Name-Dropping ist nicht ganz dasselbe wie das viel diskutierte Marken-Dropping in pop-literarischen Texten, auch wenn beides hyperrealistische Verfahren sind (Baßler 2019). Denn jeder Text kann eine Figur erfinden, die eine Barbour-Jacke trägt, und viele Texte können sogar auf reale Personen verweisen, die Barbour-Jacken tragen, aber in der semi-fiktiven und semi-fiktionalen Sphäre, in der Das weisse Buch anzusiedeln ist, kann nicht jeder Text glaubhaft die Freundschaft seiner Erzählerfigur mit dem populären Schriftsteller Christian Kracht inszenieren. Hier wird Popularität über Popularität hergestellt, und damit quasi parasitär an fremder Popularität partizipiert, was die eigene Popularität prätendiert. Der Witz ist aber, dass sich das wechselseitig einstellt, dass Raphael Horzon natürlich nicht niemand ist und gut und gerne wiederum als Referenzgröße für andere fungieren kann. In diesem Netz von Bekanntschaften unter bekannten Personen gehen die, dies ist nicht neu, Relevanz der Texte und der Status der Schreibenden eine untrennbare Allianz ein.

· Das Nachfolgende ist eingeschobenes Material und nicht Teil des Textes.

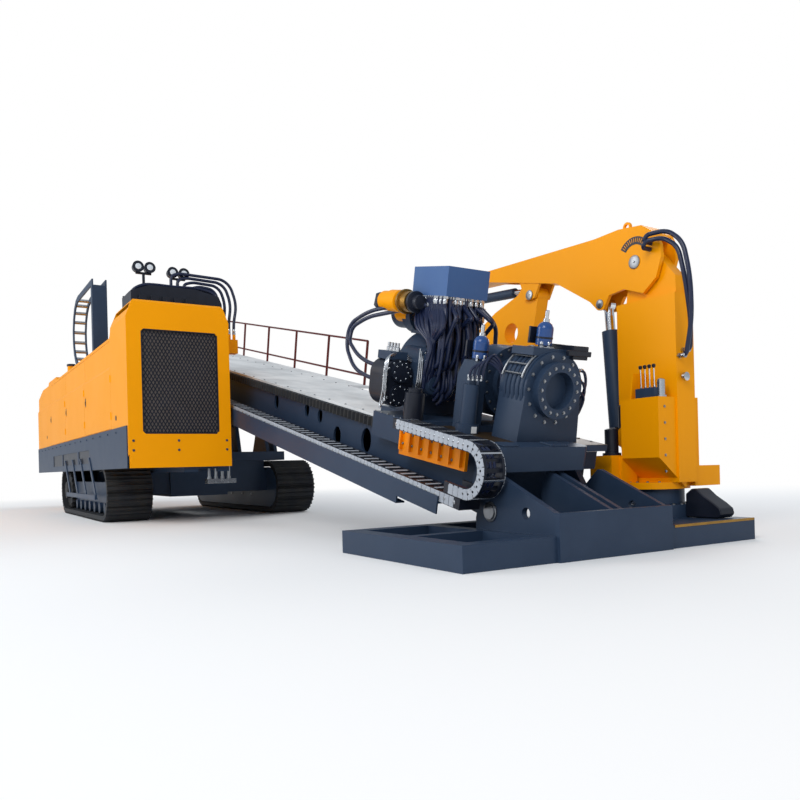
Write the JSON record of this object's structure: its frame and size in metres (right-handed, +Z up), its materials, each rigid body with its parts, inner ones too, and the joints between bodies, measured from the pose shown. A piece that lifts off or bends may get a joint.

Inmitten eines quantitativen Paradigmas der Popularität suspendiert die prätendierte Popularität bewusst und spielerisch Messbarkeit. Die Behauptung muss reichen (obwohl sich auch quantitativ erhebliche Beachtungserfolge für Horzon ausmachen ließen). Ästhetische Qualitäten einer Gruppe (die genannten Personen sind cool, hip etc.) und Bekanntheit innerhalb dieser exklusiven Gruppe werden im pop-literarischen Bereich oder vielleicht gar prinzipiell in der Pop-Kultur aufeinander bezogen, während dagegen die populäre Kultur allein von der quantitativen Beachtung leben kann. Wo sich prätendierte Popularität jenseits der Zahl Geltung verschafft und möglicherweise weitere Beachtungserfolge generiert, wird Popularität als inkommensurable Größe inszeniert. In gewisser Weise transformiert sie sich dadurch in eine ästhetische Kategorie, denn Behauptung, Verweis, Inszenierung allein werden hier wirksam. Dies erlaubt eine weitere Differenzierung zwischen Pop und dem Populären, denn das Populäre stellt eine kommensurable reale Größe dar. Gleichzeitig markiert diese Inkommensurabilität die Fiktionalität eines Romans wie Das weisse Buch, das sich auch über Prätention der Messbarkeit entzieht und reale Parameter suspendiert .
Literatur
Baßler, Moritz: Der deutsche Pop-Roman. Die neuen Archivisten. München 2002.
Baßler, Moritz: Katalog- und Montageverfahren. Sammeln und Generieren. In: Handbuch Pop & Literatur. Berlin u.a. 2019.
Döring, Jörg et al.: Was bei vielen Beachtung findet: Zu den Transformationen des Populären (2021).
Horzon, Raphael: Das weisse Buch. Berlin 2010.
Venus, Jochen: Die Erfahrung des Populären. Perspektiven einer kritischen Phänomenologie. In: Performativität und Medialität Populärer Kulturen. Theorien, Ästhetiken, Praktiken. Hrsg. von Marcus S. Kleiner und Thomas Wilke. Wiesbaden 2013, S. 49–73:
Werber, Niels: Die Ausnahme des Pop. In: LiLi 46/3 (2016), S. 321–332.